Под знаменами Бонапарта по Европе и России. Дневник вюртембергского солдата | страница 29
На санях я проехал через сожженные Вязьму, Семлево и Дорогобуж, но своего майора там не находил. Однажды, когда я ел свой вышеописанный хлеб, меня заметили несколько французов. Эти жестокие и бесчеловечные люди окружили меня под предлогом покупки хлеба; и когда прозвучало слово «хлеб», все они накинулись на меня так, что я думал, что скоро мне конец. Но тут, каким-то чудом неподалеку оказалось несколько немцев, которых я тотчас позвал на помощь. Они так хлестнули мою лошадь, что большая часть французов скатилась с меня, а потом их вообще прогнали прочь.
Среди этих немцев были два унтер-офицера из моего полка, которых звали Н. и Н. После того, как я снова оказался на свободе, они забрали у меня хлеб и ушли. Не они, как я теперь понял, а их голод и мой хлеб стали моими спасителями, и в то же время, моими грабителями. Несмотря на то, что я уже дал им хлеба, они отняли у меня весь оставшийся! Но об этом, мои дорогие читатели, нужно судить иначе, чем вы думаете. Есть истории, в которых люди убивали и ели друг друга потому что хотели есть, но, конечно, в этом случае до убийства было еще далеко. Если голод дошел до такого высокого уровня, что в этом удивительного? И, кроме того, он уже уничтожил в людях большую часть их человечности и милосердия. В то время я слышал, что ради куска хлеба несколько человек были убиты. Я и сам мог спокойно и равнодушно смотреть в заплаканные лица раненых, на обмороженных, и сгоревших. Но я продолжу свое повествование и перехожу к другим вещам.
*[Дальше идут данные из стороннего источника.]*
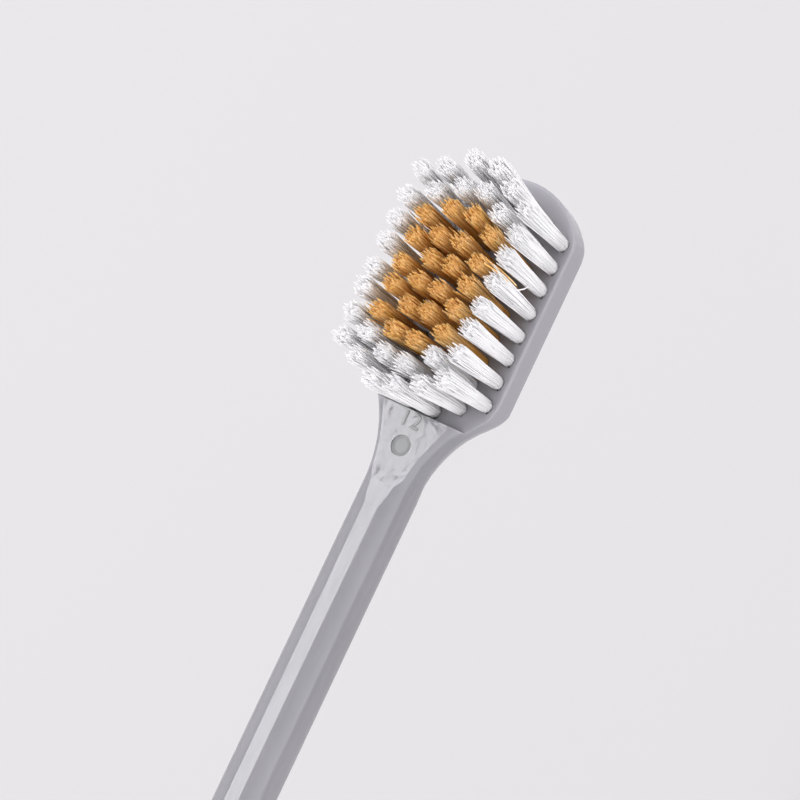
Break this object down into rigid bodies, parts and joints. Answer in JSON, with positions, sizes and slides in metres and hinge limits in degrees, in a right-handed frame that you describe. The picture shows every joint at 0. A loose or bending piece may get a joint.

Мы прибыли в Смоленск 12-го ноября, проделав из Москвы, таким образом, путь длиной в 26 дней и ночей непрерывного марша. Если представить, что в сутки мы двигались в течение лишь двенадцати часов, то тогда получается, что от Москвы до Смоленска мы дошли за 312 часов.
При подъезде к Смоленску шел сильнейший дождь, и сани шли очень тяжело. У самого города толпа настолько сгустилась, что в течение нескольких часов я не мог попасть в свою колонну, поскольку Гвардия и артиллерия с помощью жандармов убирали всех со своего пути. В конце, концов, приложив много сил, мне это удалось — ведя лошадь под уздцы и помогая себе саблей, я прошел по мосту. Затем я и мой потерявший всякий порядок полк пошли вправо, по направлению к городской стене у реки Днепр. Здесь мы остановились лагерем на два дня. Нам сообщили, что здесь нам предстояло вступить в бой с врагом, а также получить со склада хлеб и муку. Ни того, ни другого, правда, не произошло. Нужда все возрастала, и лошади были застрелены и съедены. Поскольку мне не удалось добыть себе мяса, а есть хотелось невыносимо, я взял свой горшок и нацедил в него крови убитой лошади. Я поставил эту кровь на огонь, чтобы она свернулась и без соли съел.